-- START OF Provided data --

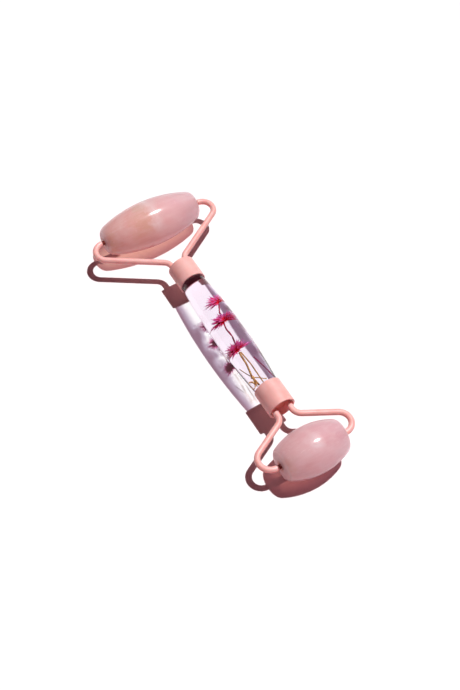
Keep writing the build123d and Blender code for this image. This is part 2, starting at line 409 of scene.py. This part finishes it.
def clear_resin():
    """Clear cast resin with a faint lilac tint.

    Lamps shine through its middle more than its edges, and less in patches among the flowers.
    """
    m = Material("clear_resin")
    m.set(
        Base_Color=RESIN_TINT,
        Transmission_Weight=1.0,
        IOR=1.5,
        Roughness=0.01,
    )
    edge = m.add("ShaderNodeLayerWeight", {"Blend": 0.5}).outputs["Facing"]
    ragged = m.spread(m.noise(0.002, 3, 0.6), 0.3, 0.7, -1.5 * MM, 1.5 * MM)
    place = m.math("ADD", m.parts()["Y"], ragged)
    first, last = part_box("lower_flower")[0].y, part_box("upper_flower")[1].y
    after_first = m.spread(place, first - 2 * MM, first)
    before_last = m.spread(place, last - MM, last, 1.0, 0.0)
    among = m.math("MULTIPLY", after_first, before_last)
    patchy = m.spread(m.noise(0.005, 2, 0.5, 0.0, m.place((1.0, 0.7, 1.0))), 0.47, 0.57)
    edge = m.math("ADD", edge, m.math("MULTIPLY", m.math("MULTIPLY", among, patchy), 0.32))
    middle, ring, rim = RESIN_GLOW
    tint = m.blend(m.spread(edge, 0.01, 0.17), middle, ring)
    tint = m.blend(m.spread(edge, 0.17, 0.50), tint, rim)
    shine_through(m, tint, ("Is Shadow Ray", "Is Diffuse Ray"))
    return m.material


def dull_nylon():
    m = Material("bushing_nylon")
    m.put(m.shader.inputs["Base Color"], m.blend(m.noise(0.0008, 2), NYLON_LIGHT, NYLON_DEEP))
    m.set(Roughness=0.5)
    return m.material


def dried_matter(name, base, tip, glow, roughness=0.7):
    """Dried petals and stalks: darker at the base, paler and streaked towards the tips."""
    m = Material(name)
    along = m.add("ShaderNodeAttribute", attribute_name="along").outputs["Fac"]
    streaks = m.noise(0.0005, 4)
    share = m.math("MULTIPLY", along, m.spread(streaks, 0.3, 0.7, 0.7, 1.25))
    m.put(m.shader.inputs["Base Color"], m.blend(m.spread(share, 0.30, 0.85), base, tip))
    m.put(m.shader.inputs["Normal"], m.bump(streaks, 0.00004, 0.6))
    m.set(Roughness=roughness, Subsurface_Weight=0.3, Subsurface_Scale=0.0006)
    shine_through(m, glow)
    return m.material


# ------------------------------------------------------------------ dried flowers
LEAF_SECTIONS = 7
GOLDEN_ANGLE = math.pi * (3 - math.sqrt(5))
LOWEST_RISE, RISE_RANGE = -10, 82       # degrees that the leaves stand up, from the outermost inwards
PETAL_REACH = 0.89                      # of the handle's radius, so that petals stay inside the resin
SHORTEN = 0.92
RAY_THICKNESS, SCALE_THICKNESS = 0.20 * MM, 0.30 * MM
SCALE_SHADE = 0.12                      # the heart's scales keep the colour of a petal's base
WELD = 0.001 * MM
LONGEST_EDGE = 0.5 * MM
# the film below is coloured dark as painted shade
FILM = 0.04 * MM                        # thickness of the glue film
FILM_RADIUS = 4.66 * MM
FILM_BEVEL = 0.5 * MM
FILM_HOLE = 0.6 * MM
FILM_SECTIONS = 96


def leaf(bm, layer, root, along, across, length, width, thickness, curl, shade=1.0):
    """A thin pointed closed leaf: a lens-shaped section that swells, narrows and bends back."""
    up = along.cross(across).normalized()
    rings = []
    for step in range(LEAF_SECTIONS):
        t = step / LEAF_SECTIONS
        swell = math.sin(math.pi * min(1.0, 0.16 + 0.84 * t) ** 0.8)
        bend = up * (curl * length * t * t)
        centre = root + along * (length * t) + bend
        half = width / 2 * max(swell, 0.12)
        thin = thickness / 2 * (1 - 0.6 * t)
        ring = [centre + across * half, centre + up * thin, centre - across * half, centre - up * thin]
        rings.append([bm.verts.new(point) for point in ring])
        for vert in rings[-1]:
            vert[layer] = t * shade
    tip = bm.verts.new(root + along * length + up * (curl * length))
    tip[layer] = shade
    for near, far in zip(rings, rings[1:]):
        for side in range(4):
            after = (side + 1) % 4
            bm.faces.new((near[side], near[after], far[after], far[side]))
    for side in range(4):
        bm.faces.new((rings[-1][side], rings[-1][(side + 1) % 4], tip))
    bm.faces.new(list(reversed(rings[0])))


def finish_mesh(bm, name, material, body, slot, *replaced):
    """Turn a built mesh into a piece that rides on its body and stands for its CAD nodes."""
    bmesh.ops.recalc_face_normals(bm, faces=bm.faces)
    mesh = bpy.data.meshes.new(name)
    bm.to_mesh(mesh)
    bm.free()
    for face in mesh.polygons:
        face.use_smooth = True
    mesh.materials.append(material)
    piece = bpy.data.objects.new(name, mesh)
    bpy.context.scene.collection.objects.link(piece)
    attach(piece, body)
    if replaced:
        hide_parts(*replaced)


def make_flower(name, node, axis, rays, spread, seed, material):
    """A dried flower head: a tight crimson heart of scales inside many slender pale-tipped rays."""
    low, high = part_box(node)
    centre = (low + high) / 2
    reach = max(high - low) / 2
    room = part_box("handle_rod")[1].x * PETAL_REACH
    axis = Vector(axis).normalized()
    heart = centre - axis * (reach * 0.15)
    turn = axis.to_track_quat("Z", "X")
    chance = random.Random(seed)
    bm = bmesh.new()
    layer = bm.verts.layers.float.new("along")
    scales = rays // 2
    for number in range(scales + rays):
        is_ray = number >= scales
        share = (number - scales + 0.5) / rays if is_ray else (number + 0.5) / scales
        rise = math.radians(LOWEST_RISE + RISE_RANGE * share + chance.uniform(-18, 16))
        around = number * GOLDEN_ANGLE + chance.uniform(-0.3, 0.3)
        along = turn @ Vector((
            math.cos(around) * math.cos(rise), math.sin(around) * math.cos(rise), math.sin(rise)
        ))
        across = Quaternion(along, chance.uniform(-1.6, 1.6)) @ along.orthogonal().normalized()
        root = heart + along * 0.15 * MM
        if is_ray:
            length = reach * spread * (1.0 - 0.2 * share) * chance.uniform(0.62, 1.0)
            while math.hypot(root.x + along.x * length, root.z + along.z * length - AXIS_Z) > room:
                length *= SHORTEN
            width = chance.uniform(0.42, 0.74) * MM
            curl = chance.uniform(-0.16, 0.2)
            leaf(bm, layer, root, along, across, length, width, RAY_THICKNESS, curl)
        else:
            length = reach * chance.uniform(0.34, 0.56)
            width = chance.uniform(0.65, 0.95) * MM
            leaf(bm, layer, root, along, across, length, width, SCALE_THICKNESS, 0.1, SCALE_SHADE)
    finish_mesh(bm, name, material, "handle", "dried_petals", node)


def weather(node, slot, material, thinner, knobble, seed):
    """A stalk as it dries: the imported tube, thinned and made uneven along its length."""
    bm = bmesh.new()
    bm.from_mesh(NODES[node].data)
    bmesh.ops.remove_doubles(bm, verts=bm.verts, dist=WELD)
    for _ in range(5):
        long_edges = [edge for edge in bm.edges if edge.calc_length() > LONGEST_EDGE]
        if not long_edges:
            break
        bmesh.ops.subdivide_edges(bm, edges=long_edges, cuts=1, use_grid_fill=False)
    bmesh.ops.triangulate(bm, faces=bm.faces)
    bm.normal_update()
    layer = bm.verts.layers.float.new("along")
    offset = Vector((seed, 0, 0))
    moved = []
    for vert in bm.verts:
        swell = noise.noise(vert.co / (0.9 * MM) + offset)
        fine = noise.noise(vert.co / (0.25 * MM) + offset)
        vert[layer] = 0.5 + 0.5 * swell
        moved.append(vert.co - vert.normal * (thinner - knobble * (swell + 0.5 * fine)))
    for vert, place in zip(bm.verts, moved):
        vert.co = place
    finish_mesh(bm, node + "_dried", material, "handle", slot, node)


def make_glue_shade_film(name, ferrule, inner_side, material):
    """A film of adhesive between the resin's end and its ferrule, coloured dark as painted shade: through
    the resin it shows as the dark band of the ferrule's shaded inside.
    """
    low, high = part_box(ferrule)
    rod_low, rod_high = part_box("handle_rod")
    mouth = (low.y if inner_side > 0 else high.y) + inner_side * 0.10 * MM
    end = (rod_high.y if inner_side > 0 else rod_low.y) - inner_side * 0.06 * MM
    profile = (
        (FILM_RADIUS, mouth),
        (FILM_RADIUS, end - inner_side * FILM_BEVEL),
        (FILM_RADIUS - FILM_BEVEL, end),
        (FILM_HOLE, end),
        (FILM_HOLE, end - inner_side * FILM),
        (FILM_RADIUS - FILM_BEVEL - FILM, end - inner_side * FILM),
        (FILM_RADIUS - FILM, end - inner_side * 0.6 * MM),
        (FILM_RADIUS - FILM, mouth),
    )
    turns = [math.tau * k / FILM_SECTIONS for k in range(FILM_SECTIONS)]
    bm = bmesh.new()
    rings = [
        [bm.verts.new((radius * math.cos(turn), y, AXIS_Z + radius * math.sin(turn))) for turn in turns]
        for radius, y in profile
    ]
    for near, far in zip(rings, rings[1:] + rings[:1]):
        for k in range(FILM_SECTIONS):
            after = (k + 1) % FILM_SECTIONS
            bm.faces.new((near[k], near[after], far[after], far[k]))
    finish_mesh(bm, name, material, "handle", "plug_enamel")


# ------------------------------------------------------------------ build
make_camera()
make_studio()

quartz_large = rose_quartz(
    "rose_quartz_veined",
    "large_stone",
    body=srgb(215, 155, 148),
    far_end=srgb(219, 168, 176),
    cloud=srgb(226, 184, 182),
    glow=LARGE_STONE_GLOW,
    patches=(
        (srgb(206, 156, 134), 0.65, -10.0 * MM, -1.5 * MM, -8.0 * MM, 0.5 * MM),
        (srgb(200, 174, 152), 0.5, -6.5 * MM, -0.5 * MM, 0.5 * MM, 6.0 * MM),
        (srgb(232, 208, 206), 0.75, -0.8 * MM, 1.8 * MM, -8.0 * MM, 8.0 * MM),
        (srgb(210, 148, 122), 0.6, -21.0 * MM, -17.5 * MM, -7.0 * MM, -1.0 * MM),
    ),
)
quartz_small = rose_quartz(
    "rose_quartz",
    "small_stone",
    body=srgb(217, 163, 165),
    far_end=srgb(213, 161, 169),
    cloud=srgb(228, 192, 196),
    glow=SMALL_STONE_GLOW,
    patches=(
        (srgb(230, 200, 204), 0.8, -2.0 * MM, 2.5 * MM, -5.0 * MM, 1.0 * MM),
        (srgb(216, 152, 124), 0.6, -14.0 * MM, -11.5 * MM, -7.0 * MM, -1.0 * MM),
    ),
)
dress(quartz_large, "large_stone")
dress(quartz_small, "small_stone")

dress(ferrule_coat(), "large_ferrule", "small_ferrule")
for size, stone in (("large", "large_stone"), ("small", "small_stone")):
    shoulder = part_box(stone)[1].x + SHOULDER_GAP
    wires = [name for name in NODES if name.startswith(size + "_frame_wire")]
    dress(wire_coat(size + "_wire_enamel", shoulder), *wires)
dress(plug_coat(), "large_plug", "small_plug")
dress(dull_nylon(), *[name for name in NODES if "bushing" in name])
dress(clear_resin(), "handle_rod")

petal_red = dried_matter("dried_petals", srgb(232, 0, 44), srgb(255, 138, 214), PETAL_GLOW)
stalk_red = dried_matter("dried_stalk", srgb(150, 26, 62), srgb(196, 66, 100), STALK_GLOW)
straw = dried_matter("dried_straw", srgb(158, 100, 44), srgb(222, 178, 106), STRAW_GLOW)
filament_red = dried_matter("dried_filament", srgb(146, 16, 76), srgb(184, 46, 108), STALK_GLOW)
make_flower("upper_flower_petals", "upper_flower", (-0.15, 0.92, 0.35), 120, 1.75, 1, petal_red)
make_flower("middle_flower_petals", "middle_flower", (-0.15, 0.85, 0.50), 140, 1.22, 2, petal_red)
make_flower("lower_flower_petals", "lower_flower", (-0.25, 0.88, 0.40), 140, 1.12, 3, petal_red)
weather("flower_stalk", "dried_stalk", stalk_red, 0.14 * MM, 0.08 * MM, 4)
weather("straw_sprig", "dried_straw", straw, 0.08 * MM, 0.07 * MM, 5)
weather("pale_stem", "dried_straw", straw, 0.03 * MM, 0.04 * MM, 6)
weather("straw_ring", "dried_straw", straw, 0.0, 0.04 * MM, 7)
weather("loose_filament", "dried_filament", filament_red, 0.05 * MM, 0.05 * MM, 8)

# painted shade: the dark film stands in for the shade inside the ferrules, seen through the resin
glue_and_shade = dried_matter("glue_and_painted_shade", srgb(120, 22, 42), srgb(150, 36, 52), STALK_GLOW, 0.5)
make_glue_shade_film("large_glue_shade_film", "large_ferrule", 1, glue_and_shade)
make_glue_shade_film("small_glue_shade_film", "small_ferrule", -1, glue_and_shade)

-- END OF Provided data --
-- START OF Provided data --

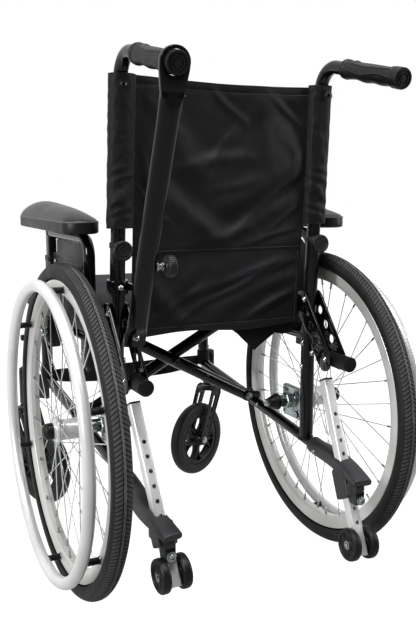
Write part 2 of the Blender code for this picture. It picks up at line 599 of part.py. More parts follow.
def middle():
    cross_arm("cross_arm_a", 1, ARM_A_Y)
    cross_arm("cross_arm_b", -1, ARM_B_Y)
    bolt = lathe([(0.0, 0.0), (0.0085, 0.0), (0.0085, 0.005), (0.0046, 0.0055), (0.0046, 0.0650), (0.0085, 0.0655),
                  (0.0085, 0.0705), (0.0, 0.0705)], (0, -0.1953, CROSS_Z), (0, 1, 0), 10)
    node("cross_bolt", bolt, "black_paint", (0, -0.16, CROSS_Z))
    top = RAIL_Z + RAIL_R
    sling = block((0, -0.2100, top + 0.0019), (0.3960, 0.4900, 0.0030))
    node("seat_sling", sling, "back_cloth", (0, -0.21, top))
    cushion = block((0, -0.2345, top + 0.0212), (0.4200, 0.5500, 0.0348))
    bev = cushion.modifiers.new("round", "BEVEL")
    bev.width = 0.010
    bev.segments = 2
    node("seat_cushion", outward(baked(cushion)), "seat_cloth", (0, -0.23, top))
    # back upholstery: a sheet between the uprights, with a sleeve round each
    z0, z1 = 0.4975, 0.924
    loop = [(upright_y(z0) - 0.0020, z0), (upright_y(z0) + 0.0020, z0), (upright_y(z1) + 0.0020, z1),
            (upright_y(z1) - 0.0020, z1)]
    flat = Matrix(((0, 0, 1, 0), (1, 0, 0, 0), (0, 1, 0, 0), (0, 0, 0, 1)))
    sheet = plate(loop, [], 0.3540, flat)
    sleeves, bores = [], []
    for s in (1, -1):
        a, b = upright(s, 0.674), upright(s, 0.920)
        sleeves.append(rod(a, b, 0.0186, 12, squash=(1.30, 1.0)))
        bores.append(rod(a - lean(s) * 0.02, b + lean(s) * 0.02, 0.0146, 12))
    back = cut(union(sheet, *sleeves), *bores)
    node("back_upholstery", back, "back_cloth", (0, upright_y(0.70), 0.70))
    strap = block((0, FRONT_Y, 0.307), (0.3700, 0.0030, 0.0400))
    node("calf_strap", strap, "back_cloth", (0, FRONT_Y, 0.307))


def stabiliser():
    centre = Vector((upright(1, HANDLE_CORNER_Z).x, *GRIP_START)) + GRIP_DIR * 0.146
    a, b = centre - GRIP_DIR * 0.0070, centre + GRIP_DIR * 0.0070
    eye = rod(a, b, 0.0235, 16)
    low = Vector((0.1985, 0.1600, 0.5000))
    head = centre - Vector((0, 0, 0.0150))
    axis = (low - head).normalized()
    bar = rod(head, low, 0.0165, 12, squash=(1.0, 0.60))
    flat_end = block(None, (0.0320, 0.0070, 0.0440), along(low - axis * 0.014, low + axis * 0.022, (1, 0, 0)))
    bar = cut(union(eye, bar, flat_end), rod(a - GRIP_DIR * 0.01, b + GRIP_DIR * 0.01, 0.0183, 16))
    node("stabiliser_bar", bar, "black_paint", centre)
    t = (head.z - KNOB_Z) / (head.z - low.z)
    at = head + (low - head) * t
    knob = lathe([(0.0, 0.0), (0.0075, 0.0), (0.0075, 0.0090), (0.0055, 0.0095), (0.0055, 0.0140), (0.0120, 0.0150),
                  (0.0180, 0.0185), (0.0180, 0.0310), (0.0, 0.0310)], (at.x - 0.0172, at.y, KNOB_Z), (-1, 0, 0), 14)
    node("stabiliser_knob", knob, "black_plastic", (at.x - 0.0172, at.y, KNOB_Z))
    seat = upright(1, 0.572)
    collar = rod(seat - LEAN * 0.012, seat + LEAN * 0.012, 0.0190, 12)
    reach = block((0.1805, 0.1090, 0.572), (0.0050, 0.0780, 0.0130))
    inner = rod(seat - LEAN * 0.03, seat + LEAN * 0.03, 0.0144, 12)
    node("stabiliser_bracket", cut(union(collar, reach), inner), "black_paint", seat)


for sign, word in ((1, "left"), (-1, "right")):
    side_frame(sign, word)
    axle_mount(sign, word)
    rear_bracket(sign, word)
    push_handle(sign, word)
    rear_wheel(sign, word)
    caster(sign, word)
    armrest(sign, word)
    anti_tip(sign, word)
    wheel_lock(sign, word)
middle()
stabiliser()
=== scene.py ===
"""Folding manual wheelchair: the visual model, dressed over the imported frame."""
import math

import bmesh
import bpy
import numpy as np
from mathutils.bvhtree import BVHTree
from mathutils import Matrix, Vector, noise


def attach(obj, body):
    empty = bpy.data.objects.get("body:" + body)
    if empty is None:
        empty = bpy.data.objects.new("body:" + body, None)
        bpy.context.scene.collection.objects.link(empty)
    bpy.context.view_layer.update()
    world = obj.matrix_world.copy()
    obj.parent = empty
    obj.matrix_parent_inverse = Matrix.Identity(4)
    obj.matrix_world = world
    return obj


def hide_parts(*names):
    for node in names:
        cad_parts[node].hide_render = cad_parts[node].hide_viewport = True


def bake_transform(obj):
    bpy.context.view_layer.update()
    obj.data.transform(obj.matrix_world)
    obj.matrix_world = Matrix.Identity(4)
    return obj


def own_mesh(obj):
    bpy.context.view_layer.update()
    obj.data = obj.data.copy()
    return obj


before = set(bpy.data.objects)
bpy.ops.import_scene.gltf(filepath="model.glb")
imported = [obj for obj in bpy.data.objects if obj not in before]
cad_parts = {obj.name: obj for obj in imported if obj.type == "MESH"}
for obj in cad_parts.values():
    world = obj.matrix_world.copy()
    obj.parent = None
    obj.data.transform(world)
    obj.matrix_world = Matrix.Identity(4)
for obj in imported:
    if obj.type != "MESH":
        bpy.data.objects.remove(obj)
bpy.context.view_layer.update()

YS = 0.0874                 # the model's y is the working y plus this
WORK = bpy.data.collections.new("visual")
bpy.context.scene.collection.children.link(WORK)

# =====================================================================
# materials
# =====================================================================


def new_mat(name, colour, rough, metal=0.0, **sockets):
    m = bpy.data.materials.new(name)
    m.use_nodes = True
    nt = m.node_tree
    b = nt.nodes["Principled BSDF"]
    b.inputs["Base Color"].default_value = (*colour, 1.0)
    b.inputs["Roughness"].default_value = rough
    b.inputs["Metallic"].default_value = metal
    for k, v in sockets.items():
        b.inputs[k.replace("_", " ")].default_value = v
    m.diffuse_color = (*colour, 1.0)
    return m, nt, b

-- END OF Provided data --

◆ **Problem details**:
Solely the line containing "Keep writing the", the line containing "faint lilac tint.", and the lines between them are to be given again, exactly as written.

◆ **Complete answer**:
Keep writing the build123d and Blender code for this image. This is part 2, starting at line 409 of scene.py. This part finishes it.
def clear_resin():
    """Clear cast resin with a faint lilac tint.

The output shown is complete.